### SET EXERCISE
Scan the data below for the string "that". Show every line where it turns up.

### GIVEN DATA

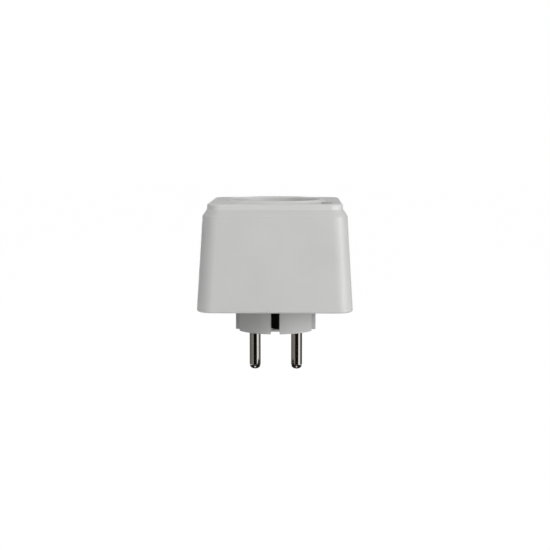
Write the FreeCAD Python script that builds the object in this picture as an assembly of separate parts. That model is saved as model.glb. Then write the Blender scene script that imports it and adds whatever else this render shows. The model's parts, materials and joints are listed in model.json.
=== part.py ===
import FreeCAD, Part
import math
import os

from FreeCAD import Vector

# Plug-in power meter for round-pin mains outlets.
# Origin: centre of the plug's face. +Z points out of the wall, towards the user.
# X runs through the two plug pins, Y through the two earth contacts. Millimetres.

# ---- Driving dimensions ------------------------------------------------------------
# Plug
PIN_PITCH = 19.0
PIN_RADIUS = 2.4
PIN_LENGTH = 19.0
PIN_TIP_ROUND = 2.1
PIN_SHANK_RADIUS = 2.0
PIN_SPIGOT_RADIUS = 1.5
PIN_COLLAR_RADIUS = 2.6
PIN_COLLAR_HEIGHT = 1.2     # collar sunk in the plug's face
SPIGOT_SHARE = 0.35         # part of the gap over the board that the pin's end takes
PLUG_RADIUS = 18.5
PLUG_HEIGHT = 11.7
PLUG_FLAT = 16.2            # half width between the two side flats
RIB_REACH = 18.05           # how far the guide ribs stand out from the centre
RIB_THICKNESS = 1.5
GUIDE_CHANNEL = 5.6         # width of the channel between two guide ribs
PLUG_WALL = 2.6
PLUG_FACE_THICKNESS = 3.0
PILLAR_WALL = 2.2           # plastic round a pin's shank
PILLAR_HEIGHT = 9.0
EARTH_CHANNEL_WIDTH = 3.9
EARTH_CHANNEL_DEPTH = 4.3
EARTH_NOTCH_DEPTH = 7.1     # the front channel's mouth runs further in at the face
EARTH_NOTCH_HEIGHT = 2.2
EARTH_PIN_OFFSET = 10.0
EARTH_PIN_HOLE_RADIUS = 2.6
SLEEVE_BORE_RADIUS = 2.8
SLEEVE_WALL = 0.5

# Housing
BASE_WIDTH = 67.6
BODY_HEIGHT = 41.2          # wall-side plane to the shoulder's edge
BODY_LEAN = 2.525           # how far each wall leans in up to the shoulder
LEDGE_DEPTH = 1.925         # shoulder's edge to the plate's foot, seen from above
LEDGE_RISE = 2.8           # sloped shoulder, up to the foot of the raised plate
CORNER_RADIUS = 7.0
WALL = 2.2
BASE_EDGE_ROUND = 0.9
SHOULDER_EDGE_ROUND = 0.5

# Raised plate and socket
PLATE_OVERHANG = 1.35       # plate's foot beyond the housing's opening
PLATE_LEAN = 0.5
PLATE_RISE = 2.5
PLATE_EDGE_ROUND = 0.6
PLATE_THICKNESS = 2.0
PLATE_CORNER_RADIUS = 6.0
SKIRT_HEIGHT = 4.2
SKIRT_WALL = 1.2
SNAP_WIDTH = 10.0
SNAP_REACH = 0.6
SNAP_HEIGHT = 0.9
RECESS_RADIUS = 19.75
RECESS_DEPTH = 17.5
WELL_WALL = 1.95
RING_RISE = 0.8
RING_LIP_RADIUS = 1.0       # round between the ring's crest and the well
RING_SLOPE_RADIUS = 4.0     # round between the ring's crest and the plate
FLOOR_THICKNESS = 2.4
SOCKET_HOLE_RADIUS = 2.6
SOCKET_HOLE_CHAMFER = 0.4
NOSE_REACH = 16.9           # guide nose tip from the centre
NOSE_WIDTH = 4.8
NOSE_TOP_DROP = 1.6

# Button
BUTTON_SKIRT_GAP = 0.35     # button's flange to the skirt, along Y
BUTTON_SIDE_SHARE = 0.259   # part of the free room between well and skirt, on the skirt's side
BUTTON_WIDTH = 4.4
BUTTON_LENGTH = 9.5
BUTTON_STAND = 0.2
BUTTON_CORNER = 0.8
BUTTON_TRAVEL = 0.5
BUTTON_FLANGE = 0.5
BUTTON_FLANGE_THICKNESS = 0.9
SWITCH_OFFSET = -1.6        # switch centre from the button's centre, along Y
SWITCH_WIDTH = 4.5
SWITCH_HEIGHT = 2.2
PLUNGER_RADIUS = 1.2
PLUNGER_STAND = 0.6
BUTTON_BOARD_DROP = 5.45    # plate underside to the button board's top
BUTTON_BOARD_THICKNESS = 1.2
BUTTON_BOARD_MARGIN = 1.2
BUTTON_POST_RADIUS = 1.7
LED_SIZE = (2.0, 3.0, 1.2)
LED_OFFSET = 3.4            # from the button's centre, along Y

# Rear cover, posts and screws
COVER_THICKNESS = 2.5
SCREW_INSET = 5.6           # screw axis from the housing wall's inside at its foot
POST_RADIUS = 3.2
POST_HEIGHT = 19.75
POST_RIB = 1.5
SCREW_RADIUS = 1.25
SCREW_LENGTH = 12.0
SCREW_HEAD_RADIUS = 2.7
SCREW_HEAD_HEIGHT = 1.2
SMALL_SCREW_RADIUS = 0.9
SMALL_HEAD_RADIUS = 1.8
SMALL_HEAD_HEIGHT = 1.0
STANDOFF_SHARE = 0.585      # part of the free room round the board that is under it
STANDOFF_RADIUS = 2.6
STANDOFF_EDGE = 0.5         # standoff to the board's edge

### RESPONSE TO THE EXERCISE
Write the FreeCAD Python script that builds the object in this picture as an assembly of separate parts. That model is saved as model.glb. Then write the Blender scene script that imports it and adds whatever else this render shows. The model's parts, materials and joints are listed in model.json.
SPIGOT_SHARE = 0.35         # part of the gap over the board that the pin's end takes
STANDOFF_SHARE = 0.585      # part of the free room round the board that is under it